The courts’ policy of Chevron deference states that the courts should defer to agency interpretations of statutes. These unaccountable executive agencies are given the ability to create, interpret, and execute “law,” and the federal courts are largely on board with protecting these absurd power grabs, with the protection provided by mealy-mouthed assurances that they’ll strike down anything that’s too bad!

Is it any surprise that they usually find these interpretations acceptable as long as the public doesn’t threaten to riot?

Is it any surprise that under this cover, agencies like the BATFE seek to redefine terms like “firearm” to further their goal of civilian disarmament?

Right now, the federal government is arguing in favor of its ability to use intimidation tactics to enlist third-party companies as censors by proxy.

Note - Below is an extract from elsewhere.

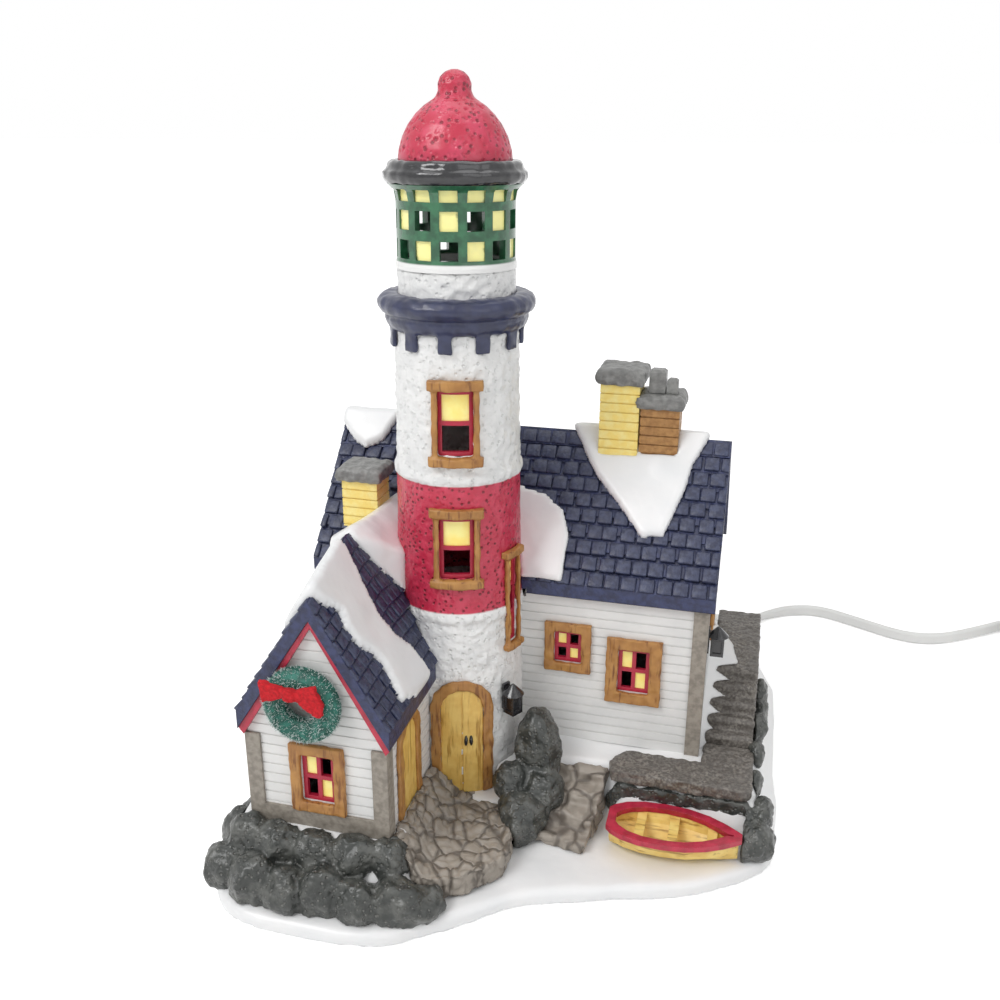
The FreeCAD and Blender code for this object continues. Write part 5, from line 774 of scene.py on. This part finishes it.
bristles("wreath_needles", NEEDLES, 2.2, (0.9, 2.1), 0.16, NEEDLE_PAINT)
bristles("wreath_tips", TIPS, 2.8, (0.7, 1.7), 0.17, TIP_PAINT)

# ---------------------------------------------------------------- the door's handles

# turns from the front in degrees, distance from the tower's axis, height and half sizes
HANDLE_TURNS, HANDLE_R, HANDLE_Z = (20.9, 25.4), 21.5, 32.6
HANDLE_HALF = (0.6, 0.6, 1.9)


def handle(turn):
    """A small dark pull, longer than wide, on the tower door's leaf."""
    shape = bmesh.new()
    bmesh.ops.create_icosphere(shape, subdivisions=3, radius=1.0)
    angle = math.radians(turn)
    middle = Vector((TOWER_X + HANDLE_R * math.sin(angle), TOWER_Y - HANDLE_R * math.cos(angle), HANDLE_Z))
    for vertex in shape.verts:
        swell = 1 + 0.15 * noise.noise(vertex.co * 1.7 + middle)
        vertex.co = (middle + vertex.co * Vector(HANDLE_HALF) * swell) * MM
    shaded_smooth(from_bmesh("door_handle", shape, BLACK_PAINT).data)


for turn in HANDLE_TURNS:
    handle(turn)

# ---------------------------------------------------------------- the lead

COIL_X, COIL_Y, COIL_R = 228.0, 150.0, 39.5
COIL_PITCH, COIL_LAYER, COIL_TURNS = 5.8, 5.75, 4
COIL_LOW = 3.9
LEAD_WIDE, LEAD_THICK = 5.2, 2.7
RELIEF_END = (20, 100, 44)
LEAD = [
    RELIEF_END, (20, 112, 43), (22, 128, 35), (28, 141, 18), (38, 149, 6), (52, 150, 2.65),
    (66, 149, 2.65), (75.5, 152, 2.65), (83.5, 160, 2.65), (93, 167, 2.65), (107, 170, 2.65),
    (124.5, 161, 2.65), (141.5, 152, 2.65), (154.5, 152, 2.65), (168.5, 159.5, 2.65),
    (207.8, 189.5, COIL_LOW),
]
TAIL = [
    (246, 189, 8.9), (262, 184, 5), (276, 172, 2.65), (284, 157, 3.5), (286, 148, 5.5), (286, 142, 5.5),
]
COIL_STEPS = 8
COIL_SWELL = 1 / math.cos(math.pi / COIL_STEPS / 2)
# the lead stops lying flat over the LYING_FADE points before point LYING_UNTIL
LYING_UNTIL, LYING_FADE = 9, 4


def coil_points():
    """Turns inward on the lower layer, a climbing half turn, and turns outward on the upper layer."""
    halves = 2 * COIL_TURNS
    radii = [COIL_R - number * COIL_PITCH / 2 for number in range(halves + 1)]
    radii += [COIL_R - number * COIL_PITCH / 2 for number in range(halves - 1, 0, -1)]
    x, y, z = COIL_X, COIL_Y + COIL_R, COIL_LOW
    points = [(x, y, z)]
    for number, radius in enumerate(radii):
        side = 1 if number % 2 == 0 else -1
        rise = COIL_LAYER if number == halves else 0.0
        middle = y - side * radius
        for step in range(1, COIL_STEPS + 1):
            angle = math.pi * (step - 0.5) / COIL_STEPS
            out = side * radius * COIL_SWELL
            height = z + rise * step / COIL_STEPS
            points.append((x + out * math.sin(angle), middle + out * math.cos(angle), height))
        y -= 2 * side * radius
        z += rise
    return points


def lead():
    """The flat lead in one piece, lying on its side at first and standing on edge in the coil."""
    points = LEAD + coil_points() + TAIL
    data = bpy.data.curves.new("lead", "CURVE")
    data.dimensions = "3D"
    data.twist_mode = "Z_UP"
    spline = data.splines.new("NURBS")
    spline.points.add(len(points) - 1)
    for number, (point, place) in enumerate(zip(spline.points, points)):
        point.co = (*mm(*place), 1.0)
        lying = max(0.0, min(1.0, (LYING_UNTIL - number) / LYING_FADE))
        point.tilt = math.pi / 2 * lying
    spline.order_u = 3
    spline.use_endpoint_u = True
    spline.resolution_u = 6
    data.bevel_depth = LEAD_THICK / 2 * MM
    data.extrude = (LEAD_WIDE - LEAD_THICK) / 2 * MM
    data.bevel_resolution = 3
    made = linked("lead", data)
    wear(made, CORD_PAINT)
    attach(made, "lamp")
    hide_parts("cord_lead", "cord_coil", "cord_tail")


lead()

The bottom line is the ability of any person or body of persons to be the judges of their own power is one of the most dangerous forces for tyranny imaginable. It creates a positive feedback loop of power-grabbing, leading eventually to totalitarianism. Locke and the American founders warned us about this ultimate perverse incentive.

The goal of the classical liberal revolution of the 17th and 18th centuries was to abolish, as much as possible, rule by “might makes right.” Bodies that have the power to judge their own powers are simply illegitimate under this principle, and the people have the absolute right to demand that these rogue institutions, at a bare minimum, give up these powers and return to their agreed-upon limits.

As things stand now, this would mean a return to the understanding that the states are the final judges of the meaning of the Constitution, an end to executive agencies’ ability to make rules with the force of law and an end to the courts’ deference to these agencies’ tortured readings of the law.

The founding principles of (reasonably) good government demand no less.